[TASK DATA]
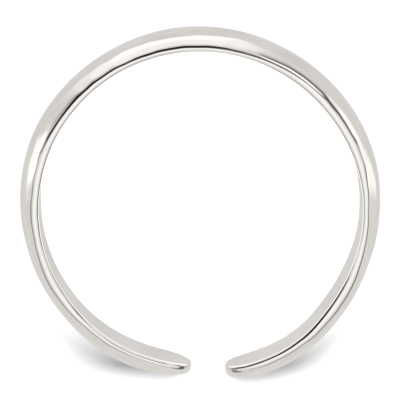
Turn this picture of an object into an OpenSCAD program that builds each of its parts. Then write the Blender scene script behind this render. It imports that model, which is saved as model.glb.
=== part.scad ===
// Open toe ring: one band of half-round silver wire, bent to a ring with a gap between two rounded tips.
// It lies on its side, as it does when put down. The ring's axis is Z and the floor is z = 0.
// The origin is on the axis of the round part. The crown is at +Y and the gap is at -Y. Lengths are in mm.

/* [Band] */
// Radius of the inside wall where the band is round, so the size of the toe
inner_r = 7.75; // [6.5:0.05:9.5]
// Width of the band, along the ring's axis
band_w = 3.0; // [2.4:0.1:4.2]
// Thickness of the band at the crest of its dome
band_t = 0.9; // [0.75:0.01:1.3]
// Height above the inside wall at which the dome meets the side walls, before rounding
side_h = 0.31; // [0.27:0.01:0.45]
// Radius of the edge between the dome and a side wall
dome_edge_r = 0.16; // [0.08:0.01:0.18]
// Radius of the edge between a side wall and the inside wall
inner_edge_r = 0.08; // [0.04:0.01:0.1]

/* [Bend] */
// Gap between the two tips, measured round the ring
tip_gap = 1.77; // [0.8:0.1:4]
// Degrees that the round part reaches from the crown down the right leg
right_round_deg = 105; // [95:1:115]
// Radius of the inside wall in the straighter stretch that follows in the right leg
straighter_r = 8.95; // [7.8:0.05:10]
// Radius of the inside wall in the tighter stretch that ends in the right tip
tighter_r = 6.3; // [4.5:0.1:7.7]
// Degrees of that stretch, up to where its tip starts to round
tighter_deg = 17.5; // [8:0.5:26]
// Radius of the inside wall in the last stretch of the left leg, which is nearly straight
left_r = 29; // [12:1:40]

/* [Hidden] */

// Facets of a full turn of the band, of the dome, of a tip and of the small edges
TURN_FN = 240;
DOME_FN = 240;
TIP_FN = 120;
EDGE_FN = 48;

// Half of the width: the tips are rounded with it, seen from the front
half_w = band_w / 2;
mid_t = band_t / 2;

// The dome is one arc through the crest and both points at side_h
dome_rise = band_t - side_h;
dome_r = (half_w * half_w + dome_rise * dome_rise) / (2 * dome_rise);
dome_y = band_t - dome_r;

// The edge arc touches the side wall and stands out of the dome by EDGE_OUT, so that the two arcs cross
EDGE_OUT = 0.003;
edge_x = half_w - dome_edge_r;
edge_d = dome_r - dome_edge_r + EDGE_OUT;
edge_y = dome_y + sqrt(edge_d * edge_d - edge_x * edge_x);
// From here to the side wall the section ends in the edge arc alone
body_x = dome_r * edge_x / edge_d;

// A tip is cut with a shape this much larger than the section, so that the cut runs out of each face at an angle
TIP_SCALE = 1.03;
// The cut starts this far before the centre of the tip's round
CUT_BACK = 0.03;
// Uncut, the wire goes this far past the tip's end
SPARE = 0.4;

// The round part is three quarters of a turn, and each leg goes on from one of its ends
ROUND_DEG = 270;
// The straighter stretch bends by the small angle of a triangle with sides 3, 4 and 5
STRAIGHTER_DEG = atan(3 / 4);

// Direction away from the ring's axis, deg degrees clockwise from the crown
function outward(deg) = [sin(deg), cos(deg)];

// A tip leans with the bend of its leg, so that the middle of the tip is square to the wire
function lean(r) = asin(half_w / 2 / r);
// Degrees from the centre of the tip's round to the tip's end, halfway through the wire
function reach(r) = atan2(
    mid_t * sin(lean(r)) + TIP_SCALE * half_w * cos(lean(r)),
    r + mid_t * cos(lean(r)) - TIP_SCALE * half_w * sin(lean(r))
);

// Where the right tip ends
tighter_start = right_round_deg + STRAIGHTER_DEG;
straighter_c = (inner_r - straighter_r) * outward(right_round_deg);
tighter_c = straighter_c + (straighter_r - tighter_r) * outward(tighter_start);
right_tip = tighter_c + (tighter_r + mid_t) * outward(tighter_start + tighter_deg + reach(tighter_r));
right_tip_deg = 180 - atan(-right_tip[0] / right_tip[1]);

// The gap places the left tip, so it gives the degrees that its leg bends past the round part
gap_deg = tip_gap / (inner_r + mid_t) * 180 / PI;
left_tip_deg = 360 - right_tip_deg - gap_deg - (ROUND_DEG - right_round_deg);
left_end = left_tip_deg - asin((left_r - inner_r) * sin(left_tip_deg) / (left_r + mid_t));
left_deg = left_end - reach(left_r);

// Section of the band: x across the width, y outwards from the inside wall
module section() {
    intersection() {
        translate([0, dome_y]) circle(r = dome_r, $fn = DOME_FN);
        union() {
            polygon([
                [-half_w, inner_edge_r], [-half_w + inner_edge_r, 0],
                [half_w - inner_edge_r, 0], [half_w, inner_edge_r], [half_w, edge_y],
                [body_x, edge_y], [body_x, 2 * band_t], [-body_x, 2 * band_t], [-body_x, edge_y],
                [-half_w, edge_y]
            ]);
            for (side = [-1, 1]) {
                translate([side * (half_w - inner_edge_r), inner_edge_r])
                    circle(r = inner_edge_r, $fn = EDGE_FN);
                translate([side * edge_x, edge_y]) circle(r = dome_edge_r, $fn = EDGE_FN);
            }
        }
    }
}

// Stretch of the band that starts on the X axis and bends anticlockwise around the origin
module stretch(r, deg) {
    rotate_extrude(angle = deg, $fn = TURN_FN) translate([r, 0]) rotate(-90) section();
}

// What is cut off around a tip: all that is forward (+Y) of the round's centre and outside the rounded shape
module tip_cut() {
    difference() {
        translate([-half_w, -CUT_BACK, -band_w]) cube([band_t + band_w, CUT_BACK + band_w, 2 * band_w]);
        rotate([0, 90, 0])
            rotate_extrude($fn = TIP_FN) intersection() {
                translate([0, mid_t]) scale(TIP_SCALE) translate([0, -mid_t]) section();
                translate([0, -band_t]) square([band_w, 3 * band_t]);
            }
    }
}

// Last stretch of a leg, with its rounded tip
module leg(r, deg) {
    spare_deg = SPARE / r * 180 / PI;
    difference() {
        stretch(r, deg + reach(r) + spare_deg);
        rotate(deg) translate([r, 0]) rotate(lean(r)) tip_cut();
    }
}

module band() {
    color("silver") translate([0, 0, half_w]) rotate(90 - right_round_deg) {
        stretch(inner_r, ROUND_DEG);
        rotate(ROUND_DEG) translate([inner_r - left_r, 0]) leg(left_r, left_deg);
        mirror([0, 1, 0]) translate([inner_r - straighter_r, 0]) {
            stretch(straighter_r, STRAIGHTER_DEG);
            rotate(STRAIGHTER_DEG) translate([straighter_r - tighter_r, 0]) leg(tighter_r, tighter_deg);
        }
    }
}

band();
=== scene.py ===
# %% [markdown]
# # An open toe ring of half-round silver wire
#
# The ring is one piece of wire with a flat inside and a domed outside. It was bent round a mandrel, its two
# ends were rounded over, and the whole was polished. The CAD model is loaded first, because it gives the
# place and the size that everything here has to keep.

# %% Load the CAD model
from math import cos, radians, sin

import bpy
import numpy as np
from mathutils import Matrix, Vector


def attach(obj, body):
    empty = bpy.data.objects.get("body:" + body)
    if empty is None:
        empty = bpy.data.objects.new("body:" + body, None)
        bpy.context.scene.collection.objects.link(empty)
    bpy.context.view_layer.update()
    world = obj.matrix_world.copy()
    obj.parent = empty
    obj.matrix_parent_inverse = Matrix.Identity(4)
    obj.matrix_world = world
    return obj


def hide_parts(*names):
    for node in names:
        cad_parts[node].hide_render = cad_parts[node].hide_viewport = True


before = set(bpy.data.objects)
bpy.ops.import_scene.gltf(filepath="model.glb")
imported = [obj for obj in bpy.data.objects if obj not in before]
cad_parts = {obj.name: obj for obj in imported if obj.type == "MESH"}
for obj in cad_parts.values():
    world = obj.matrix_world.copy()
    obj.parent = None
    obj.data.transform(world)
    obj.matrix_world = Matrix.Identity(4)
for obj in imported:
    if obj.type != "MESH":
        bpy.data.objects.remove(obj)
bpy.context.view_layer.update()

MM = 0.001  # Blender works in metres, and every size below is in millimetres

# %% [markdown]
# ## The sizes of the wire and of its bend
#
# These are the sizes of the CAD model: a wire 3 mm wide, and 0.9 mm thick at the crest of its dome. The bend
# is four arcs that run on into each other. Angles go clockwise from the crown, which is the far end of the
# ring from the gap, and radii are of the inside wall.
#
# The polishing wheel takes most off what stands out, so the inside edge is rounder here than the 0.08 mm of
# the CAD model. The tips are filed by eye: a little blunter than its plain half rounds, and 0.01 to
# 0.04 mm longer.

# %% Sizes
BAND_W = 3.0
BAND_T = 0.9
SIDE_H = 0.31
DOME_EDGE_R = 0.16
INNER_EDGE_R = 0.17

INNER_R = 7.75
STRAIGHTER_R = 8.95
TIGHTER_R = 6.3
LEFT_R = 29.0
ROUND_DEG = 270.0
RIGHT_ROUND_DEG = 105.0
STRAIGHTER_DEG = np.degrees(np.arctan(3 / 4))
TIGHTER_DEG = 17.5
LEFT_DEG = 0.17
# Length of the rounded part of a tip, along the inside wall, and how far the wire goes on before it starts
TIP_REACH = 1.42
LEFT_MORE = 0.21
RIGHT_MORE = 0.16
# Two gives a half round. A larger power gives a blunter tip
TIP_POWER = 2.25
# One gives a dome that falls away over the whole tip. A smaller power leaves it for the end
TIP_FALL = 0.65
# How much higher the dome's edge sits at the end of a tip, as a share
TIP_EDGE = 0.35

HALF_W = BAND_W / 2

# %% [markdown]
# ## The outline of the wire, cut across
#
# The flat, the dome and the edges between them are arcs and straight lines. Polishing leaves no sharp change
# between them: a buffing wheel takes a little more where a surface turns fast. The same is done here. The
# outline is laid out as even steps round its length, and then each point is replaced by the mean of its
# neighbours, weighted by a bell curve. That blurs the curvature and hardly moves a flat wall.

# %% Outline of the wire
STEP = 0.005        # between the points that are blurred, in millimetres
POLISH = 0.03       # width of the bell curve
TIP_POLISH = 0.13   # and at the tips
TURN_WEIGHT = 0.45  # millimetres that a turn of one radian counts as, so that points gather in the edges
OUTLINE_POINTS = 56


def arc_points(centre, radius, start, end, count=60):
    """Points on a circle: centre plus radius times (sine, cosine) of angles from start to end."""
    turn = np.linspace(start, end, count)
    return np.stack([centre[0] + radius * np.sin(turn), centre[1] + radius * np.cos(turn)], axis=1)


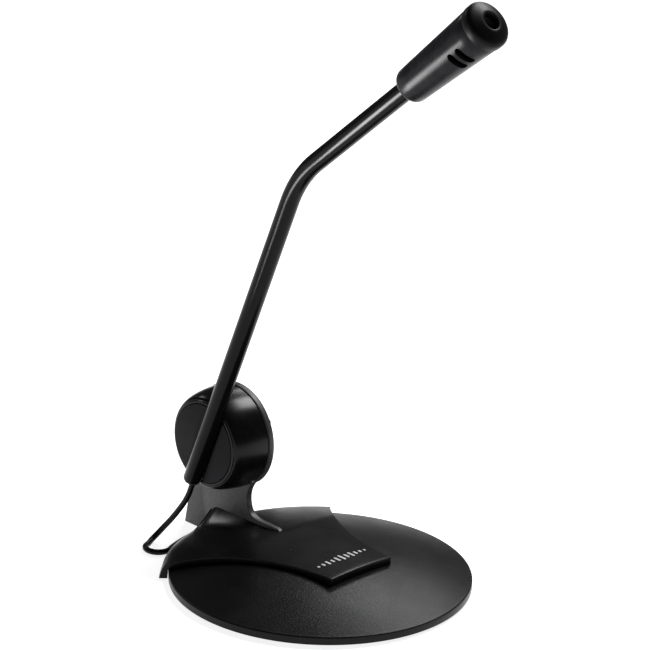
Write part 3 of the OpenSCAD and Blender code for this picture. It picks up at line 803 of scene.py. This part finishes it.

[REQUIRED WORK] What are the exact lines from the beginning of the material through the line containing "dome_y = band_t - dome_r;"? Write out those lines alone.

[OUTPUT OF THE EXERCISE]
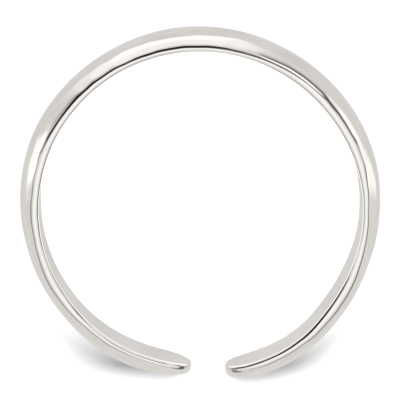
Turn this picture of an object into an OpenSCAD program that builds each of its parts. Then write the Blender scene script behind this render. It imports that model, which is saved as model.glb.
=== part.scad ===
// Open toe ring: one band of half-round silver wire, bent to a ring with a gap between two rounded tips.
// It lies on its side, as it does when put down. The ring's axis is Z and the floor is z = 0.
// The origin is on the axis of the round part. The crown is at +Y and the gap is at -Y. Lengths are in mm.

/* [Band] */
// Radius of the inside wall where the band is round, so the size of the toe
inner_r = 7.75; // [6.5:0.05:9.5]
// Width of the band, along the ring's axis
band_w = 3.0; // [2.4:0.1:4.2]
// Thickness of the band at the crest of its dome
band_t = 0.9; // [0.75:0.01:1.3]
// Height above the inside wall at which the dome meets the side walls, before rounding
side_h = 0.31; // [0.27:0.01:0.45]
// Radius of the edge between the dome and a side wall
dome_edge_r = 0.16; // [0.08:0.01:0.18]
// Radius of the edge between a side wall and the inside wall
inner_edge_r = 0.08; // [0.04:0.01:0.1]

/* [Bend] */
// Gap between the two tips, measured round the ring
tip_gap = 1.77; // [0.8:0.1:4]
// Degrees that the round part reaches from the crown down the right leg
right_round_deg = 105; // [95:1:115]
// Radius of the inside wall in the straighter stretch that follows in the right leg
straighter_r = 8.95; // [7.8:0.05:10]
// Radius of the inside wall in the tighter stretch that ends in the right tip
tighter_r = 6.3; // [4.5:0.1:7.7]
// Degrees of that stretch, up to where its tip starts to round
tighter_deg = 17.5; // [8:0.5:26]
// Radius of the inside wall in the last stretch of the left leg, which is nearly straight
left_r = 29; // [12:1:40]

/* [Hidden] */

// Facets of a full turn of the band, of the dome, of a tip and of the small edges
TURN_FN = 240;
DOME_FN = 240;
TIP_FN = 120;
EDGE_FN = 48;

// Half of the width: the tips are rounded with it, seen from the front
half_w = band_w / 2;
mid_t = band_t / 2;

// The dome is one arc through the crest and both points at side_h
dome_rise = band_t - side_h;
dome_r = (half_w * half_w + dome_rise * dome_rise) / (2 * dome_rise);
dome_y = band_t - dome_r;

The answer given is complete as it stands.